German Chancellor Angela Merkel holds a news conference after a Eastern Partnership summit at the European Council Headquarters in Brussels, Belgium, November 24, 2017. REUTERS/Eric Vidal

SUBSTANCE

However, no one is saying things will be easy and the two former partners are already jostling over policy.

Merkel said her aims are to maintain Germany’s solid finances, cut some taxes and expand the digital infrastructure.

Leader of the Social Democrats (SPD) Martin Schulz gives a statement in Berlin, Germany, November 24, 2017. REUTERS/Pawel Kopczynski

In a nod to her CSU conservative allies, she also said she aims to limit the number of migrants entering Germany to 200,000 per year.

This, however, may be hard for the SPD to swallow.
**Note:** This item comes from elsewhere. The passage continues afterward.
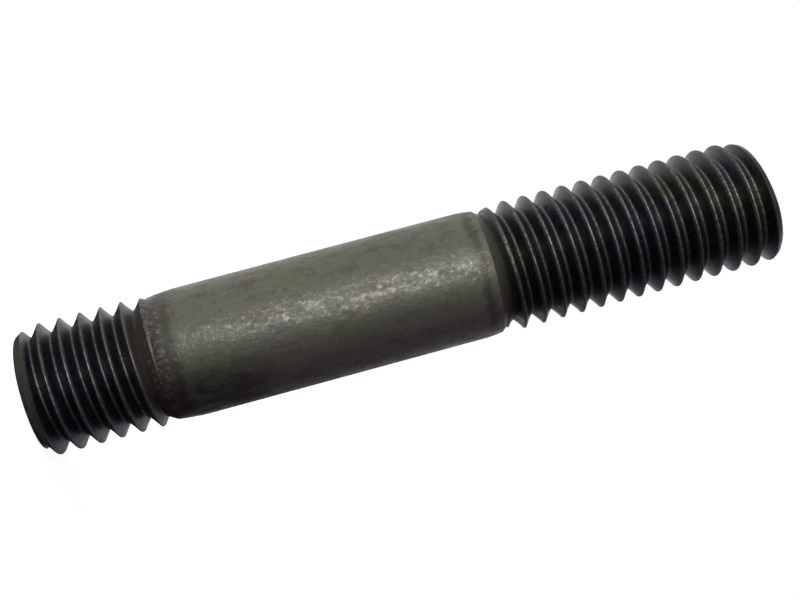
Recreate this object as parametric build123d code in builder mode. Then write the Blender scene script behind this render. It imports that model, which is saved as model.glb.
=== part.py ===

“A cap, which may not be called that, breaches the constitution and the Geneva Convention. With the SPD there will be no limit put on family members who want to join asylum seekers,” SPD deputy leader Ralf Stegner told the Funke media group.

Schulz, who had until Friday rejected any deal with Merkel, said there was nothing automatic about the outcome and promised party members a vote on talks.

The SPD is split as many members fear that renewing a grand coalition would be political suicide. It scored its worst result since 1933 in the September election.

Several other leading SPD members have called for other commitments, such as investment in education and homes.

Some senior SPD members have made clear that they will not let Merkel hold them hostage. “Mrs Merkel is not in a position to be setting conditions,” Malu Dreyer, premier of the state of Rhineland Palatinate, told the Trierscher Volksfreund.